Mixed-valence di-ruthenium(ii,iii) complexes of redox non-innocent N-aryl-o-phenylenediamine derivatives

Abstract

A mononuclear ruthenium(II), [(L₁^IQ)Ru²⁺(PPh₃)₂Cl₂]·CHCl₃ (1·CHCl₃), a di-ruthenium(II,II), [(L₂^IQ)₂Ru₂⁴⁺Cl₄(PPh₃)₂] (2) and a mixed-valence di-ruthenium(II,III), [(L₃^IQ)Ru₂⁵⁺Cl₅(PPh₃)₂]·MeOH (3·MeOH) complex, where L₁^IQ, L₂^IQ and L₃^IQ are, respectively, o-diiminobenzoquinone forms of redox non-innocent N-(5-nitropyridyl)-o-phenylenediamine (L₁H₂), N-(2,4-dinitrophenyl)-o-phenylenediamine (L₂H₂) and N-(3-nitropyridyl)-o-phenylenediamine (L₃H₂) derivatives, were successfully isolated.
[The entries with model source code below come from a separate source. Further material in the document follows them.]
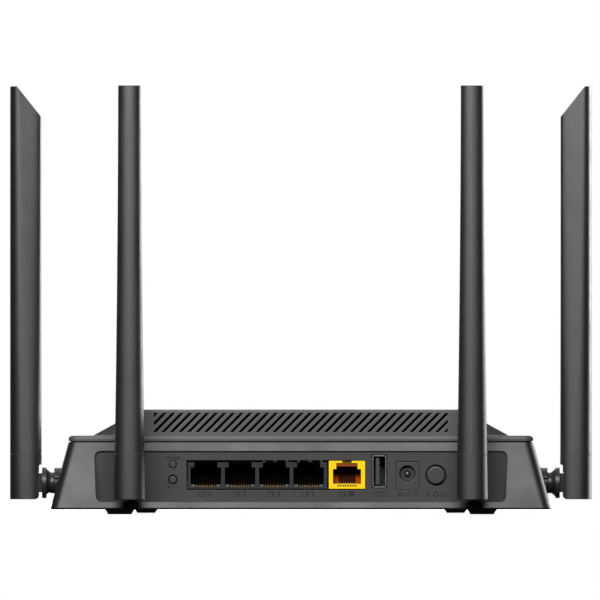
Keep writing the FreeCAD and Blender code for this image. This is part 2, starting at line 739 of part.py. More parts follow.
# ------------------------------------------------------------------- antennas
def placed(shape, spot):
    """Move a shape from an antenna's own frame to its place on the case."""
    x, y, turn = ANTENNAS[spot]
    moved = shape.copy()
    moved.Placement = FreeCAD.Placement(vec(x, y, AXIS_Z), FreeCAD.Rotation(Z, turn))
    return moved


def make_bushing():
    """Flanged sleeve in the case wall; the swivel turns in its bore."""
    flange = rod(BUSHING_R, vec(-6.5, 0, 0), 6.5, X)
    barrel = rod(BARREL_R, vec(-8.0, 0, 0), 8.0, X)
    bore = rod(JOURNAL_R + RUNNING_GAP, vec(-10, 0, 0), 12, X)
    slit = box((-2.1, 1.0), (-8, -4.8), (1.35, 2.0))
    return flange, barrel, bore, slit


def wall_behind(x, y):
    """Block that fills the case behind the leaning outer face of a side wall."""
    low = 0.0
    high = 26.0
    side = math.copysign(1, x)
    low_x = side * (BASE_HALF_X - wall_inset(low))
    high_x = side * (BASE_HALF_X - wall_inset(high))
    return prism([vec(low_x, y - 10, low), vec(high_x, y - 10, high), vec(side * 80, y - 10, high),
                  vec(side * 80, y - 10, low)], Y * 20)


def make_bushings():
    flange, barrel, bore, slit = make_bushing()
    bushings = []
    for spot, (x, y, turn) in ANTENNAS.items():
        collar = placed(flange, spot)
        if spot.endswith("side"):
            collar = collar.cut(wall_behind(x, y))
        else:
            collar = collar.cut(box((x - 10, x + 10), (PANEL_Y, PANEL_Y + 10), (0, 30)))
        face = placed(slit, spot)
        if turn > 90:
            face = face.mirror(vec(x, y, AXIS_Z), Y)
        whole = collar.fuse(placed(barrel, spot)).removeSplitter()
        bushings.append(whole.cut([placed(bore, spot), face]))
    return group(bushings)


def make_swivel(lug_sides):
    """Knuckle that turns in the bushing and carries the hinge pin in its tongue."""
    turned = [
        rod(JOURNAL_R, vec(-8.05, 0, 0), 8.15, X),
        Part.makeCone(JOURNAL_R - 0.4, JOURNAL_R + 0.8, 1.3, vec(-9.35, 0, 0), X),
        rod(NECK_R, vec(0.05, 0, 0), 1.6, X),
        rod(GROOVE_R, vec(1.6, 0, 0), 1.7, X),
        rod(DISC_R, vec(DISC_U[0], 0, 0), DISC_U[1] - DISC_U[0], X),
    ]
    lugs = []
    for side in lug_sides:
        lugs.append(prism([vec(1.6, -1.3, side * 3.0), vec(DISC_U[0] + 0.1, -1.3, side * 3.0),
                           vec(DISC_U[0] + 0.1, -1.3, side * 5.7), vec(1.6, -1.3, side * 4.25)], Y * 2.6))
    plate = box((DISC_U[1] - 0.1, FOOT_INNER_U + 0.4), (-TONGUE_HALF_V, TONGUE_HALF_V),
                (-TONGUE_HALF_W, TONGUE_HALF_W))
    eye = rod(3.4, vec(PIN_U, -TONGUE_HALF_V, PIN_W), 2 * TONGUE_HALF_V, Y)
    bridge = prism([vec(FOOT_INNER_U, -TONGUE_HALF_V, -TONGUE_HALF_W),
                    vec(PIN_U, -TONGUE_HALF_V, PIN_W - 3.3),
                    vec(PIN_U + 1.5, -TONGUE_HALF_V, PIN_W + 3.0),
                    vec(FOOT_INNER_U + 0.4, -TONGUE_HALF_V, TONGUE_HALF_W)], Y * (2 * TONGUE_HALF_V))
    body = fuse(turned + lugs + [plate, eye, bridge]).removeSplitter()
    pin_hole = rod(PIN_R, vec(PIN_U, -5, PIN_W), 10, Y)
    cable_hole = rod(1.0, vec(-12, 0, 0), 12 + DISC_U[1], X)
    return body.cut([pin_hole, cable_hole])


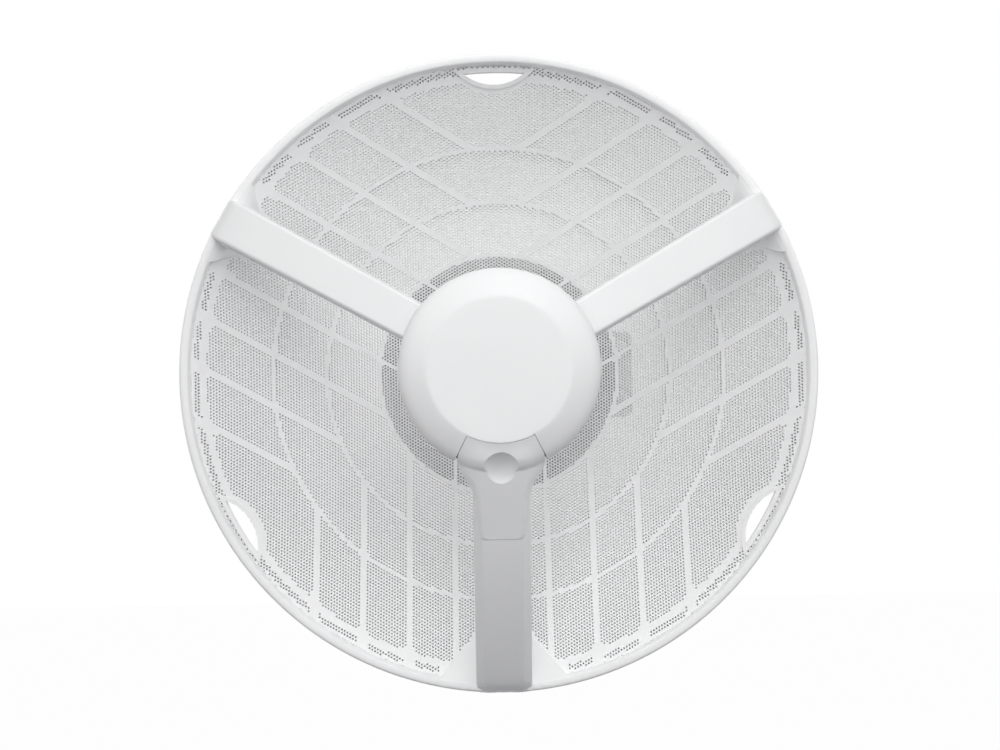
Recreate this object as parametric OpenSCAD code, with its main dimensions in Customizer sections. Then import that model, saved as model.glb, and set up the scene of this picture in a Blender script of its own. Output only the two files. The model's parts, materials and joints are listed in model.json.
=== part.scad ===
// Point-to-point microwave dish antenna on a two-axis pole mount.
// Millimetres. The pole runs along Z through the origin; the beam leaves along -Y; +Z is up.

/* [Pole clamp] */
// Diameter of the pole that the clamp closes on
pole_d = 38.1; // [34:0.1:44]
// Height of the clamp along the pole
clamp_h = 60; // [52:1:80]
// Metal in front of the pole, and behind it in the jaw
clamp_wall = 13; // [11:0.5:18]
// Width across the clamp, bolt rows included
clamp_w = 74; // [70:1:90]
// How far the jaw backs off
jaw_travel = 12; // [6:1:16]
// Diameter of the clamp bolts
clamp_bolt_d = 8; // [6:1:8]

/* [Two-axis bracket] */
// Sideways distance from the pole axis to the beam axis
dish_offset = 58; // [56:1:75]
// Distance from the pole axis forward to the azimuth axis
azimuth_gap = 21; // [20:1:30]
// Distance from the azimuth axis forward to the elevation axis
elevation_gap = 41; // [40:1:52]
// Plate thickness of the yoke ears
ear_t = 6; // [5:0.5:8]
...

The molecular and electronic structures of 1·CHCl₃, 2 and 3·MeOH were confirmed by single-crystal X-ray crystallography, EPR, UV-Vis-NIR spectroscopies and density functional theory (DFT) calculations. Both 1·CHCl₃ and 2 exhibited reversible anodic waves due to the Ru(III)/Ru(II) redox couple, while the cyclic voltammogram of 3·MeOH displayed two successive cathodic waves due to ruthenium(III)/ruthenium(II) and (L₃^IQ/L₃^ISQ) redox couples. EPR spectroscopy and DFT calculations inferred that 1⁺ is a ruthenium(III) complex of L₁^IQ, [(L₁^IQ)Ru³⁺(PPh₃)₂Cl₂]⁺, 2⁺ is a mixed-valence di-ruthenium(II,III) complex of L₂^IQ, [(L₂^IQ)₂Ru₂⁵⁺Cl₄(PPh₃)₂]⁺ and 3⁻ is a di-ruthenium(II,II) complex, [(L₃^IQ)Ru₂⁴⁺Cl₅(PPh₃)₂]⁻, while 3²⁻ is a di-ruthenium(II,II) complex of L₃^ISQ, [(L₃^ISQ)Ru₂⁴⁺Cl₅(PPh₃)₂]²⁻, where L₃^ISQ is the o-diiminobenzosemiquinonate anion radical form of the L₃H₂ with a significant contribution of the mixed-valence di-ruthenium(III,II) form, [(L₃^AM)Ru₂⁵⁺Cl₅(PPh₃)₂]²⁻ (L₃^AM is the di-amido form of the L₃H₂ ligand). The spin density obtained from the Mulliken spin population analyses of the broken-symmetry (BS) DFT calculations was localized on Ru(2) in 3, while it was delocalized over both Ru(1) and the o-phenylenediamine fragment in 3²⁻. The inter-valence charge-transfer (IVCT) transitions of 2⁺ and 3 were relatively weaker and occurred at 1680 and 1685 nm, respectively, while 3²⁻ exhibited a broader NIR absorption band at 1500–2000 nm. The calculated electronic-coupling parameters (H_ab) using the Mulliken–Hush equation for 3 and 2⁺ ion, respectively, were 62 and 103 cm⁻¹, defining these as Robin–Day class II mixed-valence systems.